I salute the officer who saw those posters in Nowgam, connected the dots, and stopped what could have been another massacre. One poster, one clue, one sleepless night—and hundreds of mothers kept their sons. Let the critics who cry “overreach” answer this: do you want to wake up to body bags or to news of a plot crushed? If this is forced calm, then let it stay forced forever. I will happily give up a hundred freedoms if it means my son can catch the school bus without me counting heartbeats at every bend.
Bhagat Singh wrote from his cell: the sanctity of law lasts only as long as it is the will of the people. When the will of a few is slaughter, the law must first become a sword.
Dr Shahnawaz from Budgam, shot dead in October 2024 with six poor labourers at Gagangeer only because he was helping build a tunnel that would bring light and jobs to the Valley.
These are not statistics. These are open wounds.
We made the mistake once. We kept quiet while the pheran was turned into a symbol of terror. We watched old men, orchard owners, scholars humiliated because they wore what their fathers wore. We paid for that silence. Let us not pay again.
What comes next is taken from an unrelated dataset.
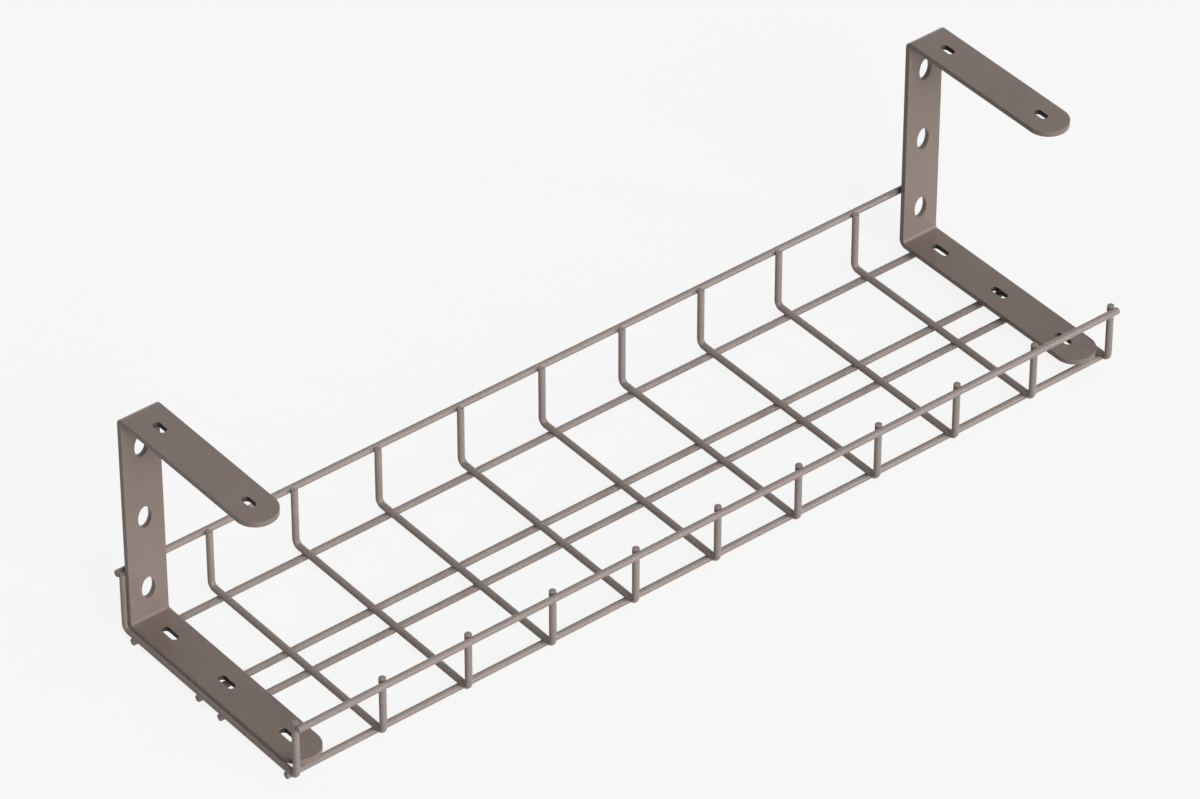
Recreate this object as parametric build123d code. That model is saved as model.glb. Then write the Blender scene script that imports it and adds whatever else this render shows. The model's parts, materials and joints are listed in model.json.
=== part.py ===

If today a locker in SKIMS has to be opened, a duty roster checked, a phone examined—do it. Not because every doctor is guilty, but because every patient must stay sacred. The day we stop searching out of fear of hurting someone’s feelings is the day we hand our children to the next bomb.
Sarla’s ghost still walks the corridors of Habba Khatoon Hostel. Dr Jalal’s blood still stains the courtyard where he treated the poor for free. Dr Shahnawaz’s blood still seeps from that unfinished tunnel.
Why, after thirty-five years, are we still raising boys who think paradise is reached through a gun barrel?
I blame the school that teaches a ten-year-old that shaheed is the greatest word and forgets to teach that the Prophet himself signed the Treaty of Hudaybiyyah to avoid bloodshed. I blame the father who claps when his son crosses the LoC for “training” and cries only when the body comes home in a box.
Close them down. Every classroom, every madrasa, every room where poison is poured into young hearts—close them down. If a few innocents suffer along the way, so be it. Innocence did not save Sarla. It did not save Dr Jalal while he treated the poor without taking a single rupee. It did not save Dr Shahnawaz.
Nehru told the fleeing Pandits in 1948: we will not let the light of freedom be extinguished by the darkness of violence. That light flickers today not because the Army is harsh but because our classrooms are soft on hate.
I dream of the day a child in Shopian looks at a doctor’s white coat and feels nothing but trust, the same trust a child feels in Chennai or Chicago. I dream of the day a raid finds only textbooks, not detonators. I dream of the day the pheran and the upran go back to being just clothes—one of warmth, one of healing.
Until then search every corner, open every locker, question every alibi. Because the dead of Pulwama, Uri, and the Red Fort were also children of this same bruised, beautiful Nation.
Let the white coat stay white.
Let no mother ever have to wonder if the hand holding the syringe also hides a grenade.
Let the only thing that explodes in a Kashmir hospital be the fierce, messy, glorious cry of a newborn.
That is the only victory worth fighting for.